Bandung, 16/4 (ANTARA) - Profesor Riset Astronomi Astrofisika LAPAN Thomas Djamaluddin mengatakan, fenomena hujan meteor Lyrids yang terjadi pada 16-26 April bisa dilihat tanpa menggunakan alat bantu apapun.
"Bila menggunakan alat bantu, khususnya teropong, bidang pandang menjadi sempit. Ini justru bisa menyebabkan hujan meteor tidak terlihat. Sedangkan dengan mata telanjang, bidang pandang ke langit menjadi luas," kata Thomas Djamaluddin, di Bandung, Jumat.
Menurut Thomas fenomena ini hanya terlihat di bumi bagian ekuator dan Utara, karena meteor Lyrids bergerak dari Timur laut dan Utara ke arah Barat.
Semua orang di belahan bumi tersebut, kata dia, bisa melihat fenomena ini pada tengah malam hingga dini hari dan puncaknya pada 21-22 April.
"Supaya fenomena ini terlihat jelas, cuaca di daerah tempat pengamatan harus cerah. Lokasi pengamatan harus bebas polusi cahaya. Selain itu bagian Timur dan Utara tempat pengamatan tidak terhalang apapun," katanya.
Dia menjelaskan, fenomena itu terjadi karena bumi berevolusi melewati sisa debu lintasan komet Thatcher.

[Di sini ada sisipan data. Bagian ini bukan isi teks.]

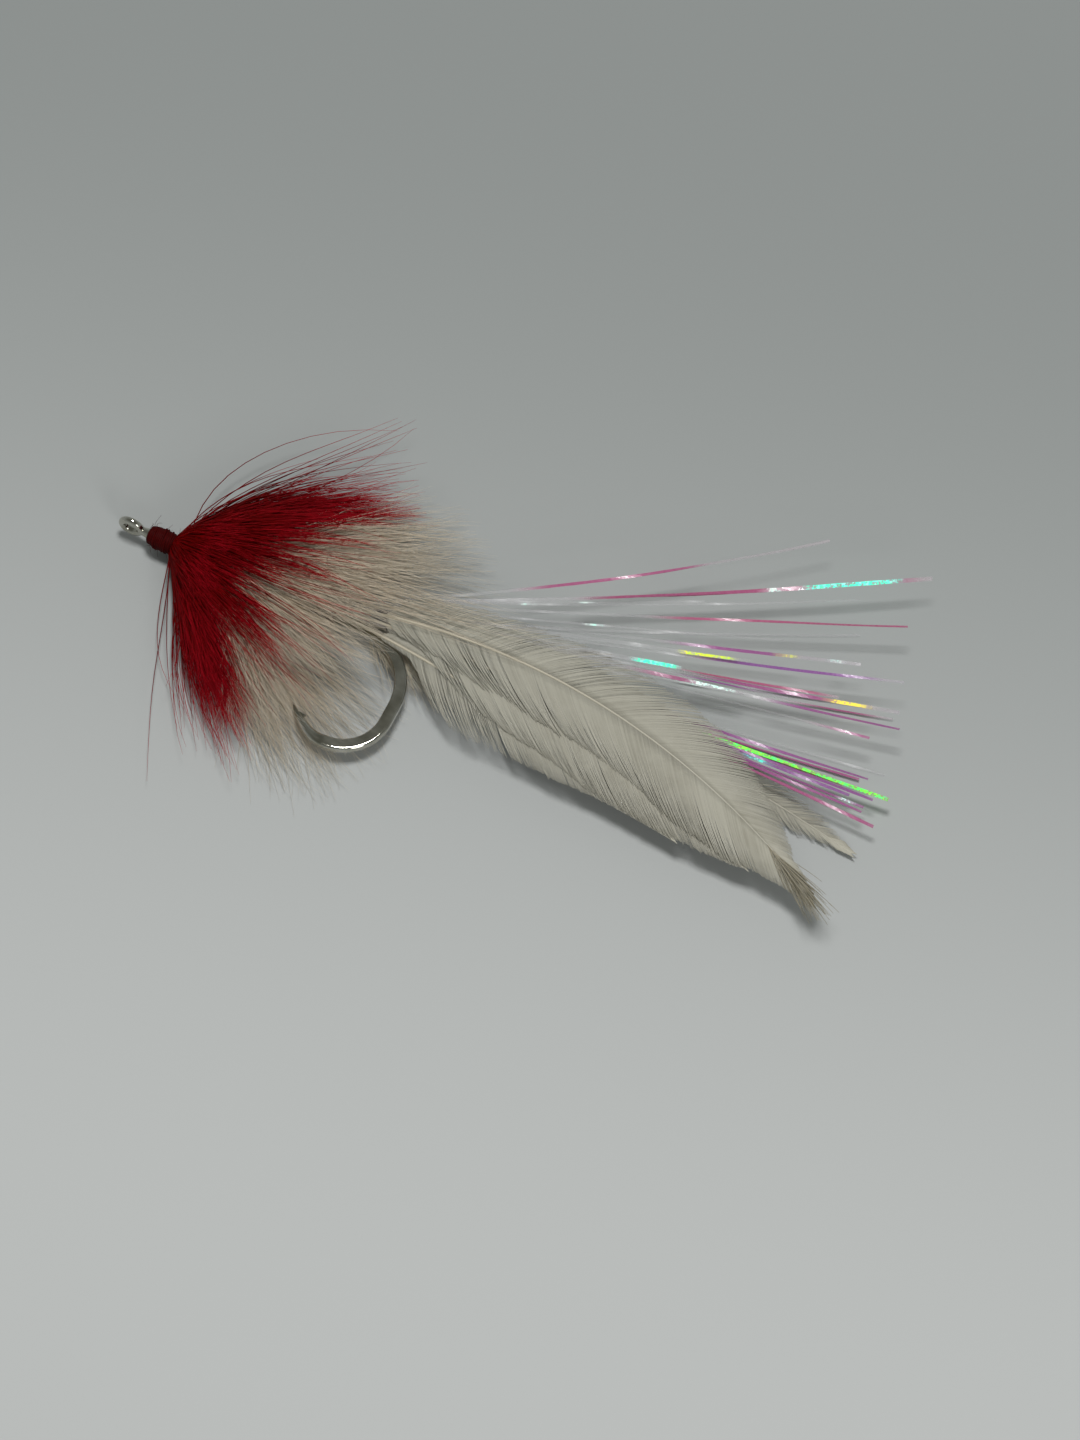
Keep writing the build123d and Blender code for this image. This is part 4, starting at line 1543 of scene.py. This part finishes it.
@dataclass
class FlashFan:
    """A bundle of strands that leaves the tail wraps on one side."""

    node: str
    body: str
    strands: tuple[Strand, ...]
    seed: int
    steps: int = 72
    film: float = 0.03
    root_y: float = 2.0

    # Where the strands leave the wraps, and how their heights scatter.
    UNDER_WRAPS = 3.0
    ROOT_Y = (0.2, 1.2)
    ROOT_Z = 1.0
    SCATTER = (-0.12, 0.45)
    # The cubic's inner controls, as shares of the reach and of the climb.
    EARLY = (0.33, 0.9)
    LATE = (0.66, 1.05)
    # Size and count of the sags, the turns and the crinkles along a strand.
    SAG, SAGS = 0.10, 3.0
    TURNS = 1.3
    CRINKLE, CRINKLES = 0.06, 17.0
    # How softly the painted glints and the stretch of tint with painted reflection begin and end,
    # as shares of the length.
    GLINT_SOFT = 0.02
    SHOWS_IN = (0.06, 0.05)
    SHOWS_OUT = (0.02, 0.05)
    FADES_BY = 0.8

    def of_strands(self, name: str) -> np.ndarray:
        """A value of every strand."""
        return np.array([getattr(strand, name) for strand in self.strands])

    def build(self, frame: Frame, finishes: Finishes) -> bpy.types.Object:
        """Builds every strand of the fan as flat tape.

        Formula: a strand is a cubic whose early heading lags its tip's heading by its bow; the
        tape turns slowly about it and crinkles by a small sine; the attributes are smooth
        windows along its length.

        Args:
            frame: The frame.
            finishes: The fly's materials.

        Returns:
            The fan.
        """
        rng = np.random.default_rng(self.seed)
        low, high = frame.span(self.node)
        level = (low[2] + high[2]) / 2
        count = len(self.strands)
        reach = self.of_strands("reach")
        last = np.radians(self.of_strands("heading"))
        first = last - np.radians(self.of_strands("bow"))
        root = np.stack([np.full(count, low[0] - self.UNDER_WRAPS),
                         np.linspace(*self.ROOT_Y, count),
                         np.full(count, np.sign(level) * min(abs(level), self.ROOT_Z))], axis=-1)
        origin = np.array([low[0], self.root_y, 0.0])
        heights = level + rng.uniform(*self.SCATTER, count)

        def along(angle: np.ndarray, share: float, rise: float) -> np.ndarray:
            """Point at a share of the reach on a heading, at a share of the climb.

            Args:
                angle: Heading of each strand, in radians.
                share: Share of the reach.
                rise: Share of the climb.

            Returns:
                One point for each strand.
            """
            flat = origin + np.stack([np.cos(angle) * reach * share,
                                      np.sin(angle) * reach * share, np.zeros(count)], axis=-1)
            flat[:, 2] = root[:, 2] + (heights - root[:, 2]) * rise
            return flat

        controls = np.stack([root, along(first, *self.EARLY),
                             along((first + last) / 2, *self.LATE), along(last, 1.0, 1.0)], axis=1)
        lines = cubic_paths(controls, self.steps)
        t = np.linspace(0.0, 1.0, self.steps)
        sagging = TAU * self.SAGS * t + rng.uniform(0, TAU, count)[:, None]
        lines[..., 2] += self.SAG * np.sin(sagging) * t
        turning = TAU * self.TURNS * t + rng.uniform(0, TAU, count)[:, None]
        spin = self.of_strands("spin")[:, None] * np.sin(turning)
        crinkle = 1.0 + self.CRINKLE * np.sin(TAU * self.CRINKLES * t)
        wide = self.of_strands("width")[:, None] / 2 * crinkle
        rings = carried(lines, wide, np.full_like(wide, self.film), Section.TAPE, UP,
                        spin)
        values = along_values(lines, self.of_strands("tone"))
        values.update(self.windows(t))
        fan = closed_tubes(self.node + "_strands", rings, values, smooth=False)
        bend_at_tail(frame, fan, self.body)
        return finish_piece(fan, finishes.film, "flash", self.node)

    def windows(self, t: np.ndarray) -> dict[str, np.ndarray]:
        """Attributes that say where each strand carries a painted glint, in what hue, and where it
        shows its tint with painted reflection.

        Args:
            t: Places along a strand, 0 to 1.

        Returns:
            The three attributes, each of shape (strands, steps).
        """
        glint = np.zeros((len(self.strands), len(t)))
        hue = np.zeros_like(glint)
        shows = np.zeros_like(glint)
        for row, strand in enumerate(self.strands):
            for spot in strand.glints:
                soft = min(self.GLINT_SOFT, (spot.end - spot.begin) / 2)
                window = (smooth_step(t, spot.begin - soft, spot.begin + soft)
                          * (1.0 - smooth_step(t, spot.end - soft, spot.end + soft)))
                glint[row] = np.maximum(glint[row], window * spot.strength)
                hue[row] = np.where(window > 0.0, spot.hue.value, hue[row])
            begin, end = strand.shows
            shown = smooth_step(t, begin - self.SHOWS_IN[0], begin + self.SHOWS_IN[1])
            faded = smooth_step(t, end - self.SHOWS_OUT[0], end + self.SHOWS_OUT[1])
            shows[row] = shown * (1.0 - self.FADES_BY * faded)
        return {"glint": glint, "hue": hue, "shows": shows}


# The stretch of tint with painted reflection lies past a strand's end, so its film stays clear.
HIDDEN = (1.2, 1.3)
NEAR_OUTER_STRANDS = (
    Strand(66.5, 33.3, 7.0, (0.40, 0.72), width=0.40, tone=0.15),
    Strand(79.9, 28.1, 3.6, (0.44, 0.95), (Glint(0.72, 0.75, Hue.WHITE, 0.8),
           Glint(0.785, 0.945, Hue.CYAN)), width=0.56, tone=0.1),
    Strand(57.5, 27.2, 3.0, (0.60, 1.0), width=0.42, tone=0.0),
    Strand(76.6, 22.8, 1.4, (0.58, 1.0), width=0.36, tone=-0.2),
    Strand(70.0, 25.6, 3.0, HIDDEN, (Glint(0.36, 0.38, Hue.WHITE, 0.6),), width=0.3),
    Strand(49.0, 25.4, 2.0, HIDDEN, (Glint(0.66, 0.70, Hue.WHITE, 0.7),), width=0.3),
)
NEAR_STRANDS = (
    Strand(70.7, 18.0, 1.0, (0.66, 0.84), (Glint(0.845, 0.875, Hue.LIME, 0.8),
           Glint(0.94, 0.97, Hue.WHITE, 0.6)), width=0.42, tone=0.6),
    Strand(56.0, 16.2, 1.2, HIDDEN, (Glint(0.83, 0.96, Hue.LIME),), width=0.56),
    Strand(76.9, 16.7, 2.6, (0.64, 0.93), width=0.38, tone=0.95),
    Strand(47.0, 13.1, 0.6, HIDDEN, (Glint(0.86, 0.99, Hue.CYAN),), width=0.56),
    Strand(77.1, 13.3, 1.8, (0.66, 0.88), (Glint(0.875, 0.945, Hue.GOLD),), width=0.46, tone=0.4),
    Strand(56.0, 11.4, 0.8, (0.75, 0.9), (Glint(0.87, 0.98, Hue.WHITE, 0.9),), width=0.5),
    Strand(77.7, 11.5, 1.0, (0.78, 1.0), width=0.42, tone=0.6),
    Strand(74.1, 9.8, 0.6, (0.92, 1.0), width=0.36, tone=0.3),
    Strand(68.6, 13.6, 2.0, (0.70, 0.96), width=0.36, tone=0.0),
    Strand(60.0, 19.9, 1.8, HIDDEN, (Glint(0.56, 0.60, Hue.WHITE, 0.8),), width=0.28),
    Strand(62.0, 12.2, 1.0, (0.78, 0.9), width=0.30, tone=0.8),
)
INNER_STRANDS = (
    Strand(79.1, 4.6, 0.2, (0.6, 1.0), (Glint(0.665, 1.0, Hue.GREEN),), width=0.66),
    Strand(75.5, 5.9, 0.8, (0.60, 1.0), width=0.40, tone=0.7),
    Strand(78.8, 1.3, -3.0, (0.60, 1.0), width=0.46, tone=0.2),
    Strand(76.4, 2.9, -1.2, (0.64, 1.0), (Glint(0.955, 0.98, Hue.WHITE),), width=0.42, tone=0.6),
    Strand(74.0, 3.5, -1.0, (0.62, 1.0), (Glint(0.80, 0.84, Hue.CYAN),), width=0.40, tone=0.9),
    Strand(76.5, 2.2, -2.2, (0.66, 1.0), width=0.38, tone=0.5),
    Strand(72.5, 4.4, 0.2, (0.70, 1.0), width=0.38, tone=0.2),
    Strand(77.2, 3.9, -0.6, (0.66, 1.0), width=0.36, tone=0.8),
)
FAR_STRANDS = (
    Strand(70.0, 23.6, 3.0, HIDDEN, width=0.36),
    Strand(73.0, 15.2, 2.0, (0.80, 0.90), width=0.34, tone=0.7),
    Strand(76.0, 14.2, 1.5, (0.84, 0.95), (Glint(0.62, 0.66, Hue.WHITE, 0.6),), width=0.34),
    Strand(74.0, 6.6, 1.0, (0.70, 1.0), width=0.38, tone=0.3),
    Strand(77.0, 8.0, 1.0, HIDDEN, width=0.34),
)
FANS = (
    FlashFan("far_flash", "far_tail", FAR_STRANDS, 61),
    FlashFan("inner_flash", "far_tail", INNER_STRANDS, 62),
    FlashFan("near_flash", "near_tail", NEAR_STRANDS, 63),
    FlashFan("near_outer_flash", "near_tail", NEAR_OUTER_STRANDS, 64),
)


# ------------------------------------------------------------------------------ studio
@dataclass(frozen=True)
class Lamp:
    """A soft square light: how far it stands past the fly, to the left and above, in metres."""

    name: str
    past: float
    left: float
    above: float
    size: float
    power: float


@dataclass
class Studio:
    """Pale floor with a painted falloff of light, soft light from the far side and a camera above
    the near side.
    """

    azimuth: float = 26.2
    elevation: float = 65.0
    distance: float = 2500.0
    frame_height: float = 194.67
    sensor: float = 36.0
    look_at: tuple[float, float, float] = (62.6, -1.6, 0.0)
    zenith: Colour = (0.135, 0.14, 0.128)
    horizon: Colour = (0.30, 0.32, 0.32)
    ceiling: tuple[float, float] = (0.25, 0.90)
    # The floor's grey with a painted falloff of light: brighter on the camera's side, darker on
    # the far side.
    near_painted_lit_grey: Colour = (0.52, 0.532, 0.525)
    far_painted_shaded_grey: Colour = (0.275, 0.291, 0.285)
    floor_half: float = 900.0
    floor_turn: float = 0.25
    painted_falloff_span: tuple[float, float] = (-0.125, 0.105)
    floor_roughness: float = 0.6
    floor_specular: float = 0.2
    lamps: tuple[Lamp, ...] = (Lamp("key", 0.17, -0.03, 1.2, 0.27, 9.4),
                               Lamp("window", -0.9, -0.35, 0.55, 0.34, 2.6))

    def directions(self) -> tuple[Vector, Vector]:
        """Level direction away from the camera, and the camera's line of sight."""
        a, e = math.radians(self.azimuth), math.radians(self.elevation)
        away = Vector((-math.sin(a), math.cos(a), 0.0))
        return away, away * math.cos(e) - Vector((0.0, 0.0, math.sin(e)))

    def build(self, floor_z: float) -> None:
        """Builds camera, lights, world and floor.

        Args:
            floor_z: Height of the floor, in millimetres.
        """
        away, sight = self.directions()
        target = Vector(self.look_at) * MM
        camera = bpy.data.objects.new("camera", bpy.data.cameras.new("camera"))
        camera.location = target - sight * self.distance * MM
        camera.rotation_mode = "QUATERNION"
        camera.rotation_quaternion = sight.to_track_quat("-Z", "Y")
        camera.data.sensor_width = self.sensor
        camera.data.lens = camera.data.sensor_width / 2 / (self.frame_height / 2 / self.distance)
        bpy.context.scene.collection.objects.link(camera)
        bpy.context.scene.camera = camera
        for lamp in self.lamps:
            self.light(lamp, target, away)
        self.world()
        bpy.context.scene.view_settings.view_transform = "Standard"
        self.floor(floor_z, away)

    def world(self) -> None:
        """Adds the room: a dim ceiling over paler walls, mixed by the height of the direction."""
        world = bpy.data.worlds.new("room")
        world.use_nodes = True
        shading = Shading(world.node_tree)
        height = shading.rise(shading.split(shading.place("Generated"))["Z"], *self.ceiling,
                              "SMOOTHSTEP")
        shading.fill(shading.nodes["Background"],
                     {"Color": shading.mix(height, self.horizon, self.zenith)})
        bpy.context.scene.world = world

    def light(self, lamp: Lamp, target: Vector, away: Vector) -> None:
        """Adds a lamp that faces the fly.

        Args:
            lamp: The lamp.
            target: What it faces.
            away: Level direction away from the camera.
        """
        left = Vector((-away.y, away.x, 0.0))
        light = bpy.data.objects.new(lamp.name, bpy.data.lights.new(lamp.name, "AREA"))
        light.data.size = lamp.size
        light.data.energy = lamp.power
        light.location = (target + away * lamp.past + left * lamp.left
                          + Vector((0.0, 0.0, lamp.above)))
        light.rotation_mode = "QUATERNION"
        light.rotation_quaternion = (target - light.location).to_track_quat("-Z", "Y")
        bpy.context.scene.collection.objects.link(light)

    def floor(self, level: float, away: Vector) -> None:
        """Adds the table top.

        Formula: a square in the plane at the given height, whose grey falls slowly from the
        camera's side to the far side: a painted falloff of light, brighter near and darker far.

        Args:
            level: Height, in millimetres.
            away: Level direction away from the camera.
        """
        half = self.floor_half
        corners = np.array([[-half, -half, level], [half, -half, level],
                            [half, half, level], [-half, half, level]]) * MM
        mesh = bpy.data.meshes.new("table_top")
        mesh.from_pydata(corners.tolist(), [], [(0, 1, 2, 3)])
        top = bpy.data.objects.new("table_top", mesh)
        bpy.context.scene.collection.objects.link(top)
        material, shader, shading = blank_material("table_top")
        turn = (0.0, 0.0, math.atan2(away.x, away.y) + self.floor_turn)
        turned = shading.node("Mapping", {"Vector": shading.place(), "Rotation": turn})
        # Painted falloff of light across the table, not a change in its colour.
        depth = shading.rise(shading.split(turned.outputs["Vector"])["Y"], *self.painted_falloff_span,
                             "SMOOTHERSTEP")
        grey = shading.mix(depth, self.near_painted_lit_grey, self.far_painted_shaded_grey)
        shading.fill(shader, {"Base Color": grey, "Roughness": self.floor_roughness,
                              "Specular IOR Level": self.floor_specular})
        mesh.materials.append(material)
        top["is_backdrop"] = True


def main() -> None:
    """Builds the whole fly around the frame and reports each piece."""
    logging.basicConfig(level=logging.INFO, format="%(message)s")
    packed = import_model()
    frame = Frame(packed)
    finishes = Finishes()
    Hook(frame, finishes).build()
    for winding in (
        Winding(frame, finishes, "thread_base", "shank_thread_layer", ridge=0.05, shoulder=0.05,
                pitch=0.32, around=24, rings_per_wrap=5),
        Winding(frame, finishes, "tail_wraps", "tail_wrap_turns"),
        Winding(frame, finishes, "white_collar_wraps", "cream_collar_wrap_turns"),
        Winding(frame, finishes, "red_collar_wraps", "red_collar_wrap_turns"),
        Winding(frame, finishes, "thread_head", "head_wrap_turns", swell=HEAD_SWELL,
                shoulder=0.4),
    ):
        winding.build()
    WhipFinish(frame, finishes).build()
    for hackle in HACKLES:
        hackle.build(frame, finishes)
    for fan in FANS:
        fan.build(frame, finishes)
    for tuft in CREAM_TUFTS + RED_TUFTS:
        tuft.build(frame, finishes)
    Studio().build(frame.level)


if __name__ == "__main__":
    main()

Kemudian debu tersebut menembus atmosfer dan terbakar.
"Debu-debu itulah yang terlihat sebagai hujan meteor. Bahkan terlihat seperti bintang jatuh," kata Thomas.
Fenomena itu terjadi sejak 2600 tahun lalu. Pada 1800-an peneliti baru menyimpulkan penyebab terjadinya fenomena hujan meteor Lyrids.
"Titik pancar hujan meteor Lyrids berasal dari rasi bintang Lyra. Intensitasnya tergolong sedang, karena hanya terlihat belasan meteor per jam," kata Thomas.